# [Data section]
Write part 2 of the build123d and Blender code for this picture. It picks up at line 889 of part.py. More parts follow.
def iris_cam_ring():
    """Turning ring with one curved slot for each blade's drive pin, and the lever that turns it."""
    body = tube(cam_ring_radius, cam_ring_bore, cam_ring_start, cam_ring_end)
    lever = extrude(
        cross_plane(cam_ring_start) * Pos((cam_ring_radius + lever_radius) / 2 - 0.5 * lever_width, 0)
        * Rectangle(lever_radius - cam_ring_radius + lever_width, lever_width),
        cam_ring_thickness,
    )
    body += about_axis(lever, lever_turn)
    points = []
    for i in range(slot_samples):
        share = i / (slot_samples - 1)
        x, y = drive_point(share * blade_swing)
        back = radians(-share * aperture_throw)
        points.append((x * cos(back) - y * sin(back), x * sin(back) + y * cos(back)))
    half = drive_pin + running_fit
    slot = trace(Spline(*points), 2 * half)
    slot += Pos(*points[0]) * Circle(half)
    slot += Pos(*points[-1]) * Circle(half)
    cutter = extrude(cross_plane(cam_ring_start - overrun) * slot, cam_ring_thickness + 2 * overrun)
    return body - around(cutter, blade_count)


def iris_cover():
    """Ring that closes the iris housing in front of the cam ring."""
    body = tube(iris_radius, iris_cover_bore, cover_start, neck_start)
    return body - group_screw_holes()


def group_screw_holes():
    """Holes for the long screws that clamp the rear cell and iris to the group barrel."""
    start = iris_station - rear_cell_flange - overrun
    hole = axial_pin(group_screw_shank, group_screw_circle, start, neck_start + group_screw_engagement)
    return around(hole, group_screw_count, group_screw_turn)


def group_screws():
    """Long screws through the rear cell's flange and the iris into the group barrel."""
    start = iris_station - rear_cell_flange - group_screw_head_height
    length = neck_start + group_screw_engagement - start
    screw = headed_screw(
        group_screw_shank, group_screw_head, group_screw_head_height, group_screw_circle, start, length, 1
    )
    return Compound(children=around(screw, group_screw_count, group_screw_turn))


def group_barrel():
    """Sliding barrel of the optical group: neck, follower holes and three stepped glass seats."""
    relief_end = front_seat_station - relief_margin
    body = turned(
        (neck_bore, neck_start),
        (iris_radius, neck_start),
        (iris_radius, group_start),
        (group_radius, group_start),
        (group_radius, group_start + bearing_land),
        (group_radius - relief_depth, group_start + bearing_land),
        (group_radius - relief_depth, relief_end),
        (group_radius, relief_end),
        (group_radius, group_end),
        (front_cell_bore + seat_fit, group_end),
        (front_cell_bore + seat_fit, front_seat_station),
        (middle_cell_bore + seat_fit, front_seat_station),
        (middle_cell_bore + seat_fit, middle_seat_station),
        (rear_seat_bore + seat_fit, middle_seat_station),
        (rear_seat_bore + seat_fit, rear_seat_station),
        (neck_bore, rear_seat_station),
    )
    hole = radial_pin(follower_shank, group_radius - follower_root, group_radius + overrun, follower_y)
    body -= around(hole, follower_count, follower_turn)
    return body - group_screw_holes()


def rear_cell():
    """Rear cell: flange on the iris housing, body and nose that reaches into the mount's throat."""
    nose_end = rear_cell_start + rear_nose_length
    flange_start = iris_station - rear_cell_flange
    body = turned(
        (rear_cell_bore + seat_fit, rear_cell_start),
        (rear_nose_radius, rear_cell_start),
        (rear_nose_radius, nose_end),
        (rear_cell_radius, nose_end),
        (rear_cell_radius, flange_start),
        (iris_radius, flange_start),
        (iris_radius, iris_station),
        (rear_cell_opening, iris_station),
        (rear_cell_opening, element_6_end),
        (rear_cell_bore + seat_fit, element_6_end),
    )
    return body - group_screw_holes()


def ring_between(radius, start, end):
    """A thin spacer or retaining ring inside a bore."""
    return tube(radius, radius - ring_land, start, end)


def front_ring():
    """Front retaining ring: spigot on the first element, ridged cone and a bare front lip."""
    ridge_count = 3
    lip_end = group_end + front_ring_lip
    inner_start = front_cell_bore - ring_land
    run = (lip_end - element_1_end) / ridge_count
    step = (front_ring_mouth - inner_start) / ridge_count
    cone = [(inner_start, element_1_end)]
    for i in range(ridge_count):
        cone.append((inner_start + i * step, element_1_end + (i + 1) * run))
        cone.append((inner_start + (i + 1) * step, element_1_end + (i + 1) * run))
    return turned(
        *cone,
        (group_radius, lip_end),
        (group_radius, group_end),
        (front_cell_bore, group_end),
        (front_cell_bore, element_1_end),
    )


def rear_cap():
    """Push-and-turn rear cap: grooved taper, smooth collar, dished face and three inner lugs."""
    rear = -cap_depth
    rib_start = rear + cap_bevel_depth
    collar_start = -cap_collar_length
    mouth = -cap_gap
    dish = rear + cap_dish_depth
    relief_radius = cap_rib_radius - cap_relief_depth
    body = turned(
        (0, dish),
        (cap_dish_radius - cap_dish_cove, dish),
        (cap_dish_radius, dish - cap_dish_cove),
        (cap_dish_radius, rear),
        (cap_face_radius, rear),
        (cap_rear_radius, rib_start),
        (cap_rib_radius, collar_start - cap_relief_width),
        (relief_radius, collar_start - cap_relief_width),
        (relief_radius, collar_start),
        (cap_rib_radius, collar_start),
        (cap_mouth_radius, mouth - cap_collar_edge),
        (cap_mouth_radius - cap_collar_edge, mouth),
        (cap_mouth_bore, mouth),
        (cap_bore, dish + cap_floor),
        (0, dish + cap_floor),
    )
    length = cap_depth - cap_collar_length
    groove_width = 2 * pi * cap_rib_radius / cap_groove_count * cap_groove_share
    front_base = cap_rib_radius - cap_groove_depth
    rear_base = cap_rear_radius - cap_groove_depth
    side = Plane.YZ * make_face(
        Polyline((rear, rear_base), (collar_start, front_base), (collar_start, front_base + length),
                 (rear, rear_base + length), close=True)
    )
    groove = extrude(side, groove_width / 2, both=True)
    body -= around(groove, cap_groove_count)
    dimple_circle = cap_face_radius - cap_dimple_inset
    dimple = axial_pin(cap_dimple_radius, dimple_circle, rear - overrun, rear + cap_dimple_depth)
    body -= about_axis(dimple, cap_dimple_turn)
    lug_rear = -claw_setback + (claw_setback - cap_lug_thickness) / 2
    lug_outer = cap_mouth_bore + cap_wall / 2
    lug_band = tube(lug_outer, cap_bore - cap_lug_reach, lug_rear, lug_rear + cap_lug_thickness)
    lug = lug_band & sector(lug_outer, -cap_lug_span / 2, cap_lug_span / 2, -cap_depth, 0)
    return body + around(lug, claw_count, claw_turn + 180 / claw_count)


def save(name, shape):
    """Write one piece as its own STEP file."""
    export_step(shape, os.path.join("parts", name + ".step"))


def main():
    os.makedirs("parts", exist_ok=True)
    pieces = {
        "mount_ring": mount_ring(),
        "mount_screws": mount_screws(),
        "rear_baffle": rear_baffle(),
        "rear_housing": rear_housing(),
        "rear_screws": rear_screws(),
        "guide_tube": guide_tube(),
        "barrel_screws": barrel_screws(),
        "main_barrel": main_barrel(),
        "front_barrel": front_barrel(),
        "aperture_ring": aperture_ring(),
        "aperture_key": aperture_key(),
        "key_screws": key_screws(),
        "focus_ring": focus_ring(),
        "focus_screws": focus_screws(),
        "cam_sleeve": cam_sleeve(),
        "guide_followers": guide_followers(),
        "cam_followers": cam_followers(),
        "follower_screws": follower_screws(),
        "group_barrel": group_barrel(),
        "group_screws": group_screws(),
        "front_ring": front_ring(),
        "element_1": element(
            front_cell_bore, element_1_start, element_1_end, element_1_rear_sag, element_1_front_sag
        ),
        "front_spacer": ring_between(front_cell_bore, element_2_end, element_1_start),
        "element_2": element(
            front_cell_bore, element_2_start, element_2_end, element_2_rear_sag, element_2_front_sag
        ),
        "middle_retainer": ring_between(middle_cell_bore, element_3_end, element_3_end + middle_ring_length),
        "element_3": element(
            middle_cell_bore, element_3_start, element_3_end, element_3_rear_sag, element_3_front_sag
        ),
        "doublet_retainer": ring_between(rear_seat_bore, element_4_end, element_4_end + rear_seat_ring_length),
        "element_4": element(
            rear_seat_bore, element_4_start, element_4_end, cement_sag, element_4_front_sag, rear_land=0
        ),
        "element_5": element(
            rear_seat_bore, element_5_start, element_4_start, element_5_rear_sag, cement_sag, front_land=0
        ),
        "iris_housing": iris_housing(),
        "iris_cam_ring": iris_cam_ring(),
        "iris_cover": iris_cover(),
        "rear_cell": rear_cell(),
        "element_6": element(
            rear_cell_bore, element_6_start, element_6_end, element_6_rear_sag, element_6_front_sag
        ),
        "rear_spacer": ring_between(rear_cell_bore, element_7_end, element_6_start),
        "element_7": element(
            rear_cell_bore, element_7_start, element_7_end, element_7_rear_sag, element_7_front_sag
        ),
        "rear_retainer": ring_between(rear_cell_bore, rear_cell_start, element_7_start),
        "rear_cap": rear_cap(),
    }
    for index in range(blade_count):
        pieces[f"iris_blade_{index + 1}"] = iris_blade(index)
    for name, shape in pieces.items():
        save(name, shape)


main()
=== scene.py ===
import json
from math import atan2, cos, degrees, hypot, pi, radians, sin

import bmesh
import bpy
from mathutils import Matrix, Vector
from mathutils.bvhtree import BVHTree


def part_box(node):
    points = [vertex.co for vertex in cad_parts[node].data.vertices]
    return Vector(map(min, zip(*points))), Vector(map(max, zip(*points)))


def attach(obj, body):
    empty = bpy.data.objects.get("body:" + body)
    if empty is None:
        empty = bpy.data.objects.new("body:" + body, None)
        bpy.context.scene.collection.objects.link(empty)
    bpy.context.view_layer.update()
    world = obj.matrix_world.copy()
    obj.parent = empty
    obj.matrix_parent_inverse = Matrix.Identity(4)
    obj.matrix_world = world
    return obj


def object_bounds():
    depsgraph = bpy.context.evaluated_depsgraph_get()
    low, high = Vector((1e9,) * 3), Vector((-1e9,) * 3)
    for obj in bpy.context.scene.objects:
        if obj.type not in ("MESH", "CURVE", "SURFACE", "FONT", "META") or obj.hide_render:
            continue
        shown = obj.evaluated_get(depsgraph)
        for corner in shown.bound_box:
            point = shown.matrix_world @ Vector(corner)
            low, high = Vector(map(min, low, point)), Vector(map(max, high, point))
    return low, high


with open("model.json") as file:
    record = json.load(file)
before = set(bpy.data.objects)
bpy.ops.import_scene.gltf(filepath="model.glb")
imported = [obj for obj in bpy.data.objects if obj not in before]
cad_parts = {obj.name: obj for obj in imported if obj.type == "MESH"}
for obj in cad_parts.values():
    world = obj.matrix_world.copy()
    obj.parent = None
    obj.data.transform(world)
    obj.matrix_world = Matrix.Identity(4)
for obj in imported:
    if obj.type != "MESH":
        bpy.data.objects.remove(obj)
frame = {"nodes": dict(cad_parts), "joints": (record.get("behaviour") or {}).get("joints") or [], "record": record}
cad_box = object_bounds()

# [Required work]
Extract exactly and only these lines: the line containing "for index in", the line containing "return low, high", and every line between them.

# [Response to this exercise]
    for index in range(blade_count):
        pieces[f"iris_blade_{index + 1}"] = iris_blade(index)
    for name, shape in pieces.items():
        save(name, shape)


main()
=== scene.py ===
import json
from math import atan2, cos, degrees, hypot, pi, radians, sin

import bmesh
import bpy
from mathutils import Matrix, Vector
from mathutils.bvhtree import BVHTree


def part_box(node):
    points = [vertex.co for vertex in cad_parts[node].data.vertices]
    return Vector(map(min, zip(*points))), Vector(map(max, zip(*points)))


def attach(obj, body):
    empty = bpy.data.objects.get("body:" + body)
    if empty is None:
        empty = bpy.data.objects.new("body:" + body, None)
        bpy.context.scene.collection.objects.link(empty)
    bpy.context.view_layer.update()
    world = obj.matrix_world.copy()
    obj.parent = empty
    obj.matrix_parent_inverse = Matrix.Identity(4)
    obj.matrix_world = world
    return obj


def object_bounds():
    depsgraph = bpy.context.evaluated_depsgraph_get()
    low, high = Vector((1e9,) * 3), Vector((-1e9,) * 3)
    for obj in bpy.context.scene.objects:
        if obj.type not in ("MESH", "CURVE", "SURFACE", "FONT", "META") or obj.hide_render:
            continue
        shown = obj.evaluated_get(depsgraph)
        for corner in shown.bound_box:
            point = shown.matrix_world @ Vector(corner)
            low, high = Vector(map(min, low, point)), Vector(map(max, high, point))
    return low, high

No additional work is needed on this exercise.